# Modernize this old microphone



## MarshallPope (Jun 6, 2010)

I found what I assume used to be the pulpit mic in a deep dark closet in my church. I would like to make it usable in case we ever are one mic short, or could use it for a themed program or whatnot. The problem is, it doesn't have an XLR connector. I have never worked with whatever connector it uses, so I don't know how its pinout would relate to an XLR plug, if it even is compatible. Luckily, I found an old female plug that matches it, and am planning on making an adaptor cable to XLR, if that will work. Also, assuming this is feasible, how exactly do I go about connecting the cable to this connector? Am I missing pieces? Should I just shove the wire into the holes and solder the crap out of it? Any advice is appreciated.

EDIT: Also, does anyone have any guesses as to how old this critter is?


----------



## Footer (Jun 6, 2010)

I have two old shure55 mics that use this connector. Here is a good guide.. they can easily be adapted to XLR. 




http://www.oaktreevintage.com/Vintage_Style_Microphone_Cables.htm


----------



## avkid (Jun 6, 2010)

That looks like either Western Electric or RCA.


----------



## MarshallPope (Jun 6, 2010)

Thanks, Kyle. After that and a bit more Googling, I am assuming that it is amphemol pin 1 - XLR pin 1, 2-2, 3-3, correct?

Also, any idea about phantom power?

EDIT - I didn't notice any text on the mic itself designating a make or model number or anything, but I will do a bit more thorough check tomorrow. Or... today... I should go to bed.


----------



## museav (Jun 6, 2010)

avkid said:


> That looks like either Western Electric or RCA.


It could be. Or it could be an American, Astatic, EV, Shure, etc. model of the same vintage.
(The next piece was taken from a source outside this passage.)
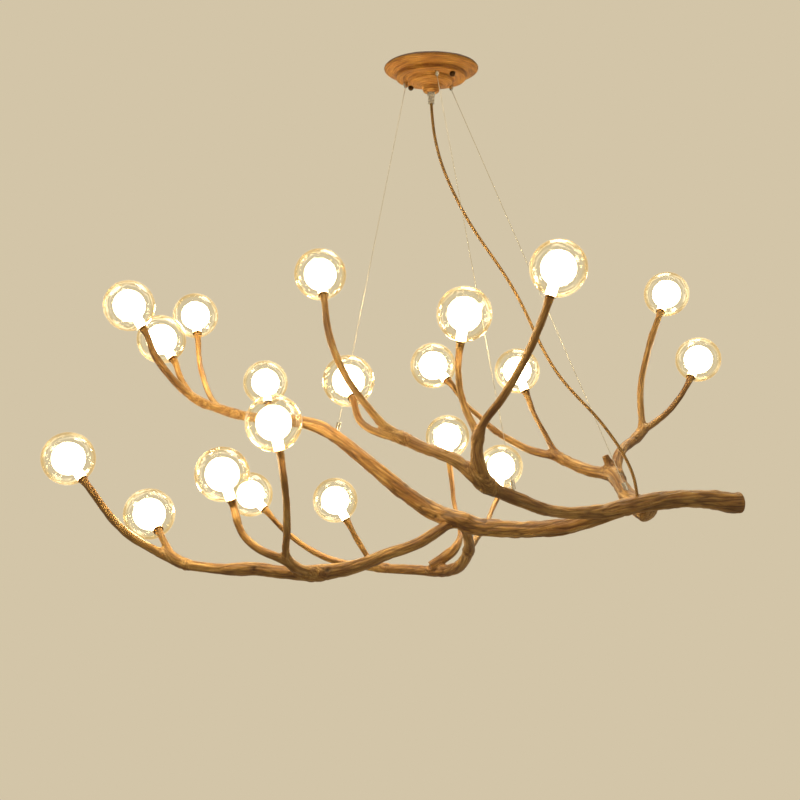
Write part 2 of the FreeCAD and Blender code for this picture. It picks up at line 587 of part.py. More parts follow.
along = Rotation(Vector(0, 0, 1), size("stud_angle"))
block_foot = "-Sizes.bracket_thickness - Sizes.block_height"
block_blank = solid("Box", "block_blank", ("Sizes.block_offset", "-Sizes.block_width / 2", block_foot),
                    Length="Sizes.block_length", Width="Sizes.block_width",
                    Height="Sizes.block_height")
wells = []
screws = []
for pole in (-1, 0, 1):
    centre = ("Sizes.block_offset + Sizes.block_length / 2", "%d * Sizes.block_pitch" % pole)
    wells.append(solid("Cylinder", "well", centre + (block_foot + " - Sizes.overrun",),
                       Radius="Sizes.block_screw_diameter / 2 + Sizes.running_gap",
                       Height="Sizes.block_height / 2 + Sizes.overrun"))
    screws.append(solid("Cylinder", "clamp_screw", centre + (block_foot + " - Sizes.block_screw_head",),
                        Radius="Sizes.block_screw_diameter / 2",
                        Height="Sizes.block_height / 2 + Sizes.block_screw_head"))
block = cut("block_template", block_blank, fuse("wells", *wells))
turned = [Placement(Vector(), along)]
nodes.append(copies("terminal_block", block, turned))
nodes.append(copies("terminal_screws", fuse("screws_template", *screws), turned))
tail_foot = size("grip_thread_length") - size("canopy_height")
tail = solid("Cylinder", "tail_template", (None, None, "-%s + Sizes.grip_thread_length" % NOSE),
             Radius="Sizes.cord_diameter / 2", Height="Sizes.tail_length")
nodes.append(copies("cord_tail", tail, [Placement()]))
tail_top = tail_foot + size("tail_length")
entry_height = -size("bracket_thickness") - size("block_height") / 2
core_rise = entry_height - tail_top
core_offset = size("cord_diameter") / 2 - size("core_diameter")
cores = []
for pole in (-1, 0, 1):
    start = Vector(-core_offset * (1 - abs(pole)), core_offset * pole, tail_top)
    route = [
        start,
        start + Vector(0, 0, 0.4 * core_rise),
        Vector(size("block_offset") * 0.35, pole * size("block_pitch"), entry_height),
        Vector(size("block_offset") - size("running_gap"), pole * size("block_pitch"),
               entry_height),
    ]
    cores.append(tube([along.multVec(point) for point in route], size("core_diameter"), "core"))
nodes.append(node("cord_cores", Part.makeCompound(cores)))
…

However, if I had to guess I'd say a Turner 99 or U9S. If it has a rotary switch on the back for selecting impedances, then it's likely an U9S (see Vintage Turner Legend U9S Pro-audio Mic/Microphone - eBay (item 140413638708 end time Jun-08-10 09:22:38 PDT) and TURNER U9S Microphone with Stand) and if not, then probably a 99 (YouTube - Vintage Turner 99 Dynamic Mic-Here's the Beef!, Vtg Rare Turner 99 Microphone & Cable Works Clean BIN - eBay (item 390192580354 end time Jul-05-10 19:21:56 PDT) and Vintage Microphones for blues and rock musicians :: classic Elvis style mic for sale). Both are dynamic mics, expected for that the size and vintage mic, and I believe would be 1940's or early 1950's vintage.

You may be able to find an adapter cable such as these, Vintage Microphone Cables / Cable / Leads / Cords / Wires / connectors / plugs for Old Microphones.


----------



## MarshallPope (Jun 6, 2010)

Wow, I'm blind. Brad, you were right. As soon as I picked up the microphone this morning, I noticed a bright, shiny tag on the top - 

TURNER DYNAMIC
Model|Serial|Ohms
999 | 3446 |200
Cedar Rapids Iowa U.S.A.

Now to wire it up and see if it still works.

"and I believe would be 1940's or early 1950's vintage"
That makes sense. Our "new" sanctuary was built in 1941, so I can definitely see it being from around that time.


----------



## MarshallPope (Jun 22, 2010)

Just an update - 

I finally got around to making the adaptor cable and, surprisingly, the microphone still works. It has a very noticeable ringing at the higher frequencies, but I am glad to get anything out of it. I have already used it once, as a bass mic for a southern gospel ensemble.


----------